ESCAPE Hemodynamic Congestion Index (HCI) Calculator
ESCAPE Trial Hemodynamic Congestion Index: Rationale, clinical meaning, and evidence
The Hemodynamic Congestion Index (HCI) implemented here is the simple sum of right atrial pressure (RAP) and pulmonary capillary wedge pressure (PCWP): HCI = RAP (mmHg) + PCWP (mmHg). This index was derived from analyses of the ESCAPE trial dataset and related secondary analyses that examined whether a single composite invasive pressure target could summarise residual intravascular congestion and predict 6-month outcomes. In analyses using ESCAPE pulmonary-artery catheter data, a post-treatment RAP+PCWP threshold of 30 mmHg distinguished two groups with markedly different outcomes: patients with post-treatment RAP+PCWP < 30 mmHg experienced substantially lower 6-month mortality and readmission compared with those with RAP+PCWP ≥ 30 mmHg. Thus, HCI provides a pragmatic, evidence-based single-number summary of invasive right- and left-sided filling pressures and can help identify patients who remain hemodynamically congested despite therapy and who may benefit from closer follow-up or intensified decongestive strategies.
Reference:
Binanay C, et al. Evaluation Study of Congestive Heart Failure and Pulmonary Artery Catheterization Effectiveness (ESCAPE) — main trial description and hemodynamic targets (JAMA 2005).

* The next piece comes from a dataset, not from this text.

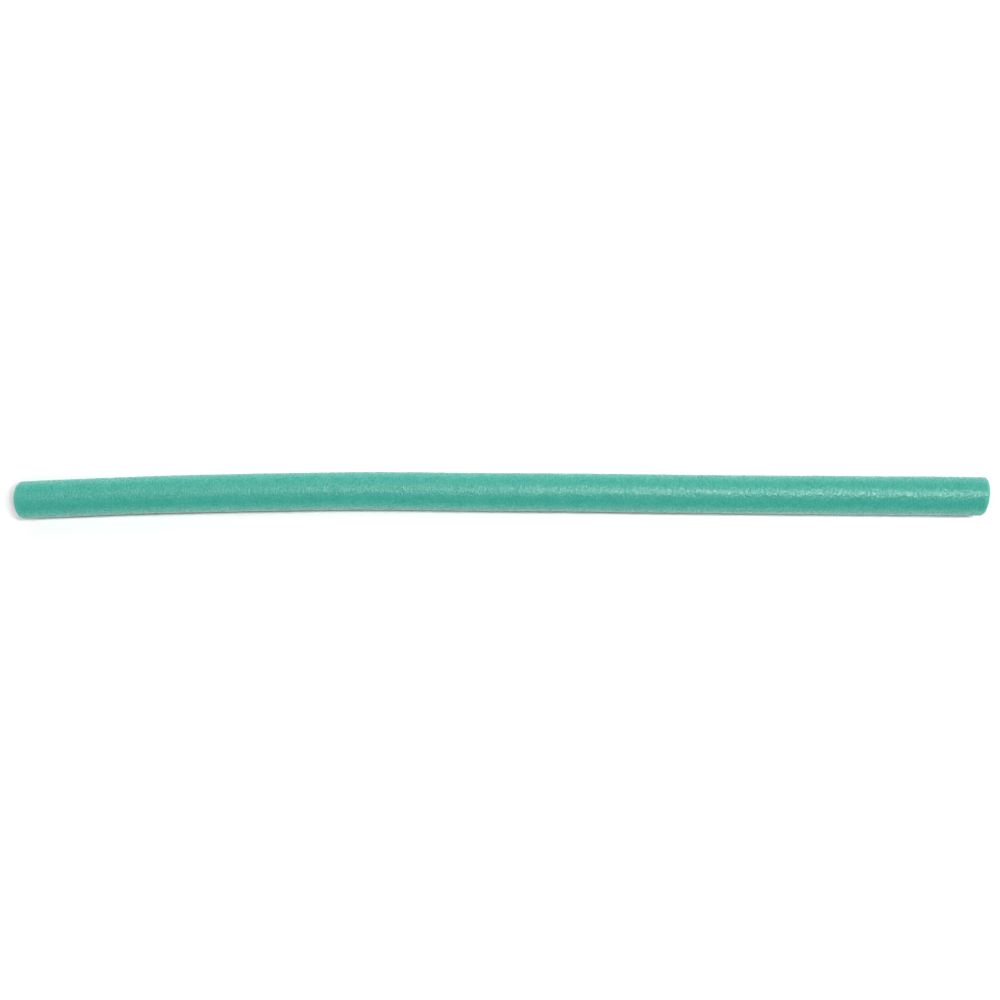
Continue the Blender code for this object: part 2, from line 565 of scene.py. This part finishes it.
@dataclass
class Noodle:
    """The pool noodle, as one mesh with a skin, two cuts and a bore.

    lean_stretch is the length over which the right cut's lean fades out, and rest_ease is how softly the flat
    underneath rounds off. An open cell is at least open_cell_edges edges of the mesh wide, and
    cell_wall_width is a part of a cell. The tears and the scuffs fade out over the two reaches.
    """

    bend: BendLine
    length: float = 1.500
    diameter: float = 0.059
    bore: float = 0.020
    rims: Mapping[End, float] = field(default_factory=lambda: {End.LEFT: 0.0050, End.RIGHT: 0.0030})
    bore_rim: float = 0.0010
    right_lean_degrees: float = 5.0
    lean_stretch: float = 0.050
    rest_ease: float = 0.0008
    sides: int = 128
    stations: int = 480
    bore_stations: int = 64
    cut_rings: int = 20
    rim_steps: int = 7
    sway: Relief = Relief(0.260, 0.0007)
    swells: tuple[Relief, ...] = (Relief(0.110, 0.00030), Relief(0.034, 0.00012))
    pebbles: tuple[Relief, ...] = (Relief(0.0125, 0.00016), Relief(0.0068, 0.00009))
    rim_chips: Relief = Relief(0.0090, 0.00022)
    bore_waves: tuple[Relief, ...] = (Relief(0.030, 0.0006), Relief(0.009, 0.0003))
    saw_waves: tuple[Relief, ...] = (Relief(0.016, 0.0004), Relief(0.0045, 0.00016))
    open_cell: float = 0.0021
    open_cell_depth: float = 0.00042
    open_cell_edges: int = 4
    cell_wall_width: float = 0.35
    tear_fade_reach: float = 0.0050
    rim_fade_reach: float = 0.009

    @property
    def mid_wall(self) -> float:
        """The radius halfway between the bore and the skin."""
        return (self.diameter + self.bore) / 4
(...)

Ma TS, Paniagua D, et al. Usefulness of the Sum of Pulmonary Capillary Wedge Pressure and Right Atrial Pressure as a Congestion Index that Prognosticates Heart Failure Survival (ESCAPE data analyses; American Journal of Cardiology 2016 abstract/analysis). This analysis proposed the RAP+PCWP threshold (30 mmHg) and reported the contrasting 6-month outcomes for the two groups.
For synthesis and modeling of decongestion metrics using ESCAPE data (including multivariable models and performance metrics), see the review “Decongestion Models and Metrics in Acute Heart Failure: ESCAPE Data in the Age of the Implantable Cardiac Pressure Monitor” (Paniagua et al., 2022).